Use of pure plant oil growing

I read that Naas Town Council is following the example set by Cork City Council which has converted its fleet of vehicles to bio-fuel. The Town Engineer, Colm Flynn, pointed out that the initial modifications would be costly in the short term, about €2500 per kit, but PPO was cheaper, less of a pollutant and would be better for the environment in the long run. It could also be sourced one-hundred per cent in Ireland. Interesting and I bet it won’t be too long before a lot more local authorities follow suit.

A close shave, in every sense of the word!

An embarrassed travelling salesman was before Castleisland District Court last week after he unknowingly led gardai on a slow car chase as he was having his morning shave behind the wheel of his car! A Kerry native now living in Limerick city, the salesman was observed by gardai driving his car in what was described as a ‘swaying’ manner at Tooramore, Castleisland, at 11.15am on December 7th. last. The patrol car followed the defendant’s car that was travelling within the speed limit but he failed to notice the gardai were on his tail until, eventually, they accelerated and came abreast of him. At that stage, they discovered that the defendant was having a shave and had been too engrossed in the act to notice their presence.

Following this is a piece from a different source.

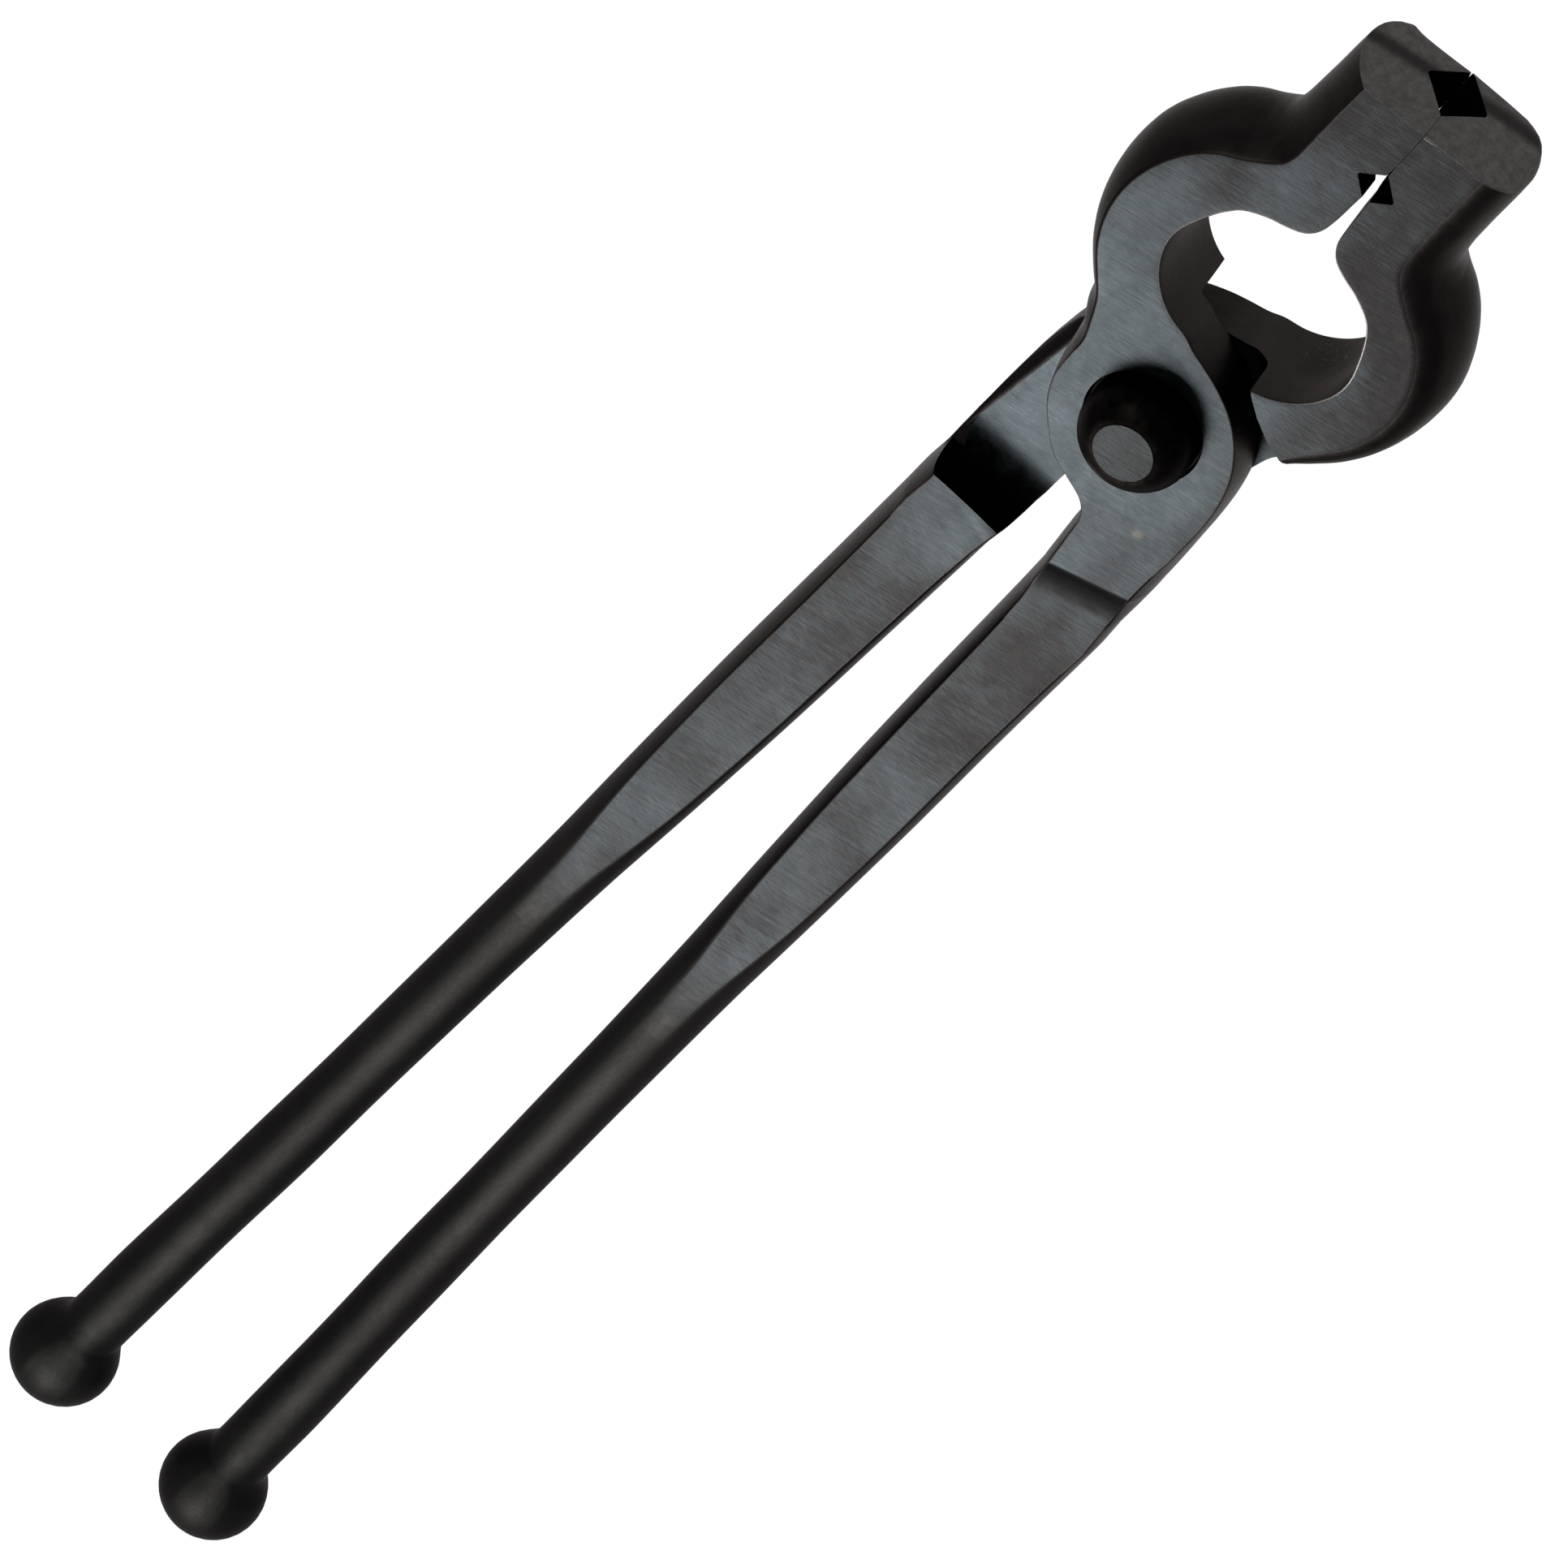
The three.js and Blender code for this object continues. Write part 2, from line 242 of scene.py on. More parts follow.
def handle_stations():
    ball = []
    for angle in np.radians(np.linspace(6, NECK_ANGLE, 26)):
        x = BALL_X - BALL_RADIUS * math.cos(angle)
        ball.append(rod_station(x, BALL_RADIUS * math.sin(angle), BALL_OUTWARD))
    neck_x = ball[-1][0]
    neck_radius = BALL_RADIUS * math.sin(math.radians(NECK_ANGLE))
    neck = [
        rod_station(neck_x + 0.9, neck_radius - 0.62),
        rod_station(neck_x + 2.2, ROD_RADIUS + 0.18),
        rod_station(neck_x + 4.5, ROD_RADIUS),
    ]
    keys = [
        rod_station(-250, 4.92), rod_station(-232, 4.8), rod_station(-214, 4.88),
        rod_station(-196, 4.78), rod_station(-178, 4.9), rod_station(-164, 5.0),
        bar_station(-152, 2.2, 5.15, 4.72, 0.45, 0.91),
        bar_station(-143, 2.25, 5.28, 4.95, 0.28, 0.915),
        bar_station(-134, 2.6, 5.45, 5.25, 0.1, 0.92),
        bar_station(-126, 3.3, 5.7, 5.55, 0.02, 0.925),
        bar_station(-116, 4.15, 6.0, 5.95, 0, 0.92),
        bar_station(-104, 4.7, 6.3, 6.3, 0, 0.91),
        bar_station(-88, 5.15, 6.65, 6.65, 0, 0.9),
        bar_station(-66, 5.4, 6.9, 7.0, 0, 0.89),
        bar_station(-48, 5.75, 7.1, 7.3, 0, 0.88, -0.1),
        bar_station(-40, 6.05, 7.2, 7.5, 0, 0.87, -0.15),
    ]
    body = smooth_through(neck + keys, 2.0)
    return np.vstack([ball[:-1], body])


def bow_station(left, right, left_flat=BOW_FLAT_RADIUS, bulged=BOW_RADIUS, wall=EYE_RADIUS):
    a, b = (np.array([math.cos(t), math.sin(t)]) for t in np.radians([left, right]))
    return [*(EYE + left_flat * a), *(EYE + bulged * a), *(EYE + wall * b), *(EYE + (wall - 0.12) * b),
            HALF, 0, 0.8]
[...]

The contrite defendant pleaded guilty to driving without reasonable consideration for other persons and Judge James O’Connor said he would give him the benefit of the Probation Act once a fine of €600 was paid.

Crossed wires

Two elderly women were waiting for a bus on the Quay one day last week when one said to the other: ‘Have you read all this stuff in the newspapers about couples having mutual orgasm?’

‘God, I haven’t. Anyway, since poor old Jimmy died, I don’t bother reading anything that has to do with couples’, sniffed the second woman sadly.

‘I don’t mean to upset you but when Jimmy was alive did you have mutual orgasm’, pressed the first women.